To calculate the total voltage when connecting batteries in series, simply add the voltages of each battery together. For instance, if you have four 12V batteries connected in series, the total voltage will be 48V (12V + 12V + 12V + 12V). This configuration is ideal for systems requiring higher voltages, such as large solar installations or electric vehicle charging stations. Ensure all batteries in a series connection are of the same voltage and capacity to avoid imbalances that could lead to reduced performance or damage.
When connecting batteries in parallel, the total voltage remains the same as that of a single battery, but the capacity increases. For example, connecting two 12V, 100Ah batteries in parallel will still result in a 12V system but with a total capacity of 200Ah. This method is useful for systems needing higher capacity at a lower voltage, such as small off-grid cabins or backup power systems. Always use batteries of the same voltage and type when connecting in parallel to ensure even charging and discharging.
For systems requiring both higher voltage and capacity, a combination of series and parallel connections (series-parallel configuration) is necessary. For instance, to achieve a 24V system with increased capacity, you could connect two sets of two 12V batteries in parallel, and then connect these sets in series. This results in a 24V system with double the capacity of a single battery. Carefully plan the connections to ensure the total voltage and capacity meet your system’s needs while maintaining balance across the battery bank.
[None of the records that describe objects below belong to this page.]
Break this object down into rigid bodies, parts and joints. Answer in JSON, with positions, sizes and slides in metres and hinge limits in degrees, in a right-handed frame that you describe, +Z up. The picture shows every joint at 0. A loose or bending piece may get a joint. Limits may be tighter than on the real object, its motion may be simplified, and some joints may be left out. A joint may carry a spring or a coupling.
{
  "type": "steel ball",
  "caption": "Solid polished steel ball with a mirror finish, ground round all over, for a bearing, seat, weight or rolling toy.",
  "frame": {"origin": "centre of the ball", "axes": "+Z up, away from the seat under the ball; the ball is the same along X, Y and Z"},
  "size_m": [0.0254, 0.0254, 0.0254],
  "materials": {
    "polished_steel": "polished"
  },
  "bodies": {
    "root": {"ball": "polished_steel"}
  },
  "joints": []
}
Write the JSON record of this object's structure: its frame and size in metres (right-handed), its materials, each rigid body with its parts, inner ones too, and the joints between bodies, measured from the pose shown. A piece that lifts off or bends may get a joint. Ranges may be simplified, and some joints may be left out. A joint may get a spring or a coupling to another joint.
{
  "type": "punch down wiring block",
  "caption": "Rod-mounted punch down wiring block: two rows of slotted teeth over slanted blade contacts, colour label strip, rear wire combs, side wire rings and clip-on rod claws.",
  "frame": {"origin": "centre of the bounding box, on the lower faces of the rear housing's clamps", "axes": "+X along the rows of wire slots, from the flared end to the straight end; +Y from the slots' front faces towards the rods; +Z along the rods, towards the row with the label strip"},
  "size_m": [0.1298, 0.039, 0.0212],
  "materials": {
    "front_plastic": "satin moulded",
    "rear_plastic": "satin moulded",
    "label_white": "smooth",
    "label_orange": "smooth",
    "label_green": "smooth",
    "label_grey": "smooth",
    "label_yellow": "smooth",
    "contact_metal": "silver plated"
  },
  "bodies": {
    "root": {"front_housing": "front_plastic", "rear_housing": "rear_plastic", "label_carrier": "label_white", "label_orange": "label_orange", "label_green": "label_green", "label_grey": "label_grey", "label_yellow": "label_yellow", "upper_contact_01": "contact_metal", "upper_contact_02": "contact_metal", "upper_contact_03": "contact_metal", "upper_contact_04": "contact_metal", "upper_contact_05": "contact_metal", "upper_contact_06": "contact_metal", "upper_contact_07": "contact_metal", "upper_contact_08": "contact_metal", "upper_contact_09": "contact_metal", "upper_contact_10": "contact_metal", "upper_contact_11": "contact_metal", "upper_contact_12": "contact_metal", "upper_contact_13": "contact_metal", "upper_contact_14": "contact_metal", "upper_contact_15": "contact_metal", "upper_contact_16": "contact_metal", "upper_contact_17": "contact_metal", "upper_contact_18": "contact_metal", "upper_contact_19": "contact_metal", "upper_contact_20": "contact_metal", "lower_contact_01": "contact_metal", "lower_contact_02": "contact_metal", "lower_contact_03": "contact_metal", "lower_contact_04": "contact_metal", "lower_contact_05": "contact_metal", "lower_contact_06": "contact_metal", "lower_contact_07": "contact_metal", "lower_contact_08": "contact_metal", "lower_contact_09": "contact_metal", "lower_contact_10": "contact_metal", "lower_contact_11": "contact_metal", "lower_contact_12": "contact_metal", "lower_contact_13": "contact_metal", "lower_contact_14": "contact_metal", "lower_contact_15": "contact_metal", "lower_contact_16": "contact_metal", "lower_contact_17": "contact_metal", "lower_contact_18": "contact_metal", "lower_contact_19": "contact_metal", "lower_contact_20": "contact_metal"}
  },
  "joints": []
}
Lastly, always consider the limitations of your charge controller, inverter, and other system components when calculating total voltage. These devices are rated for specific voltage ranges, and exceeding these limits can cause damage or inefficiency. Use a multimeter to verify the total voltage after connecting the batteries to ensure accuracy and safety. Properly calculating and configuring your battery bank voltage ensures optimal performance, longevity, and reliability for your energy system.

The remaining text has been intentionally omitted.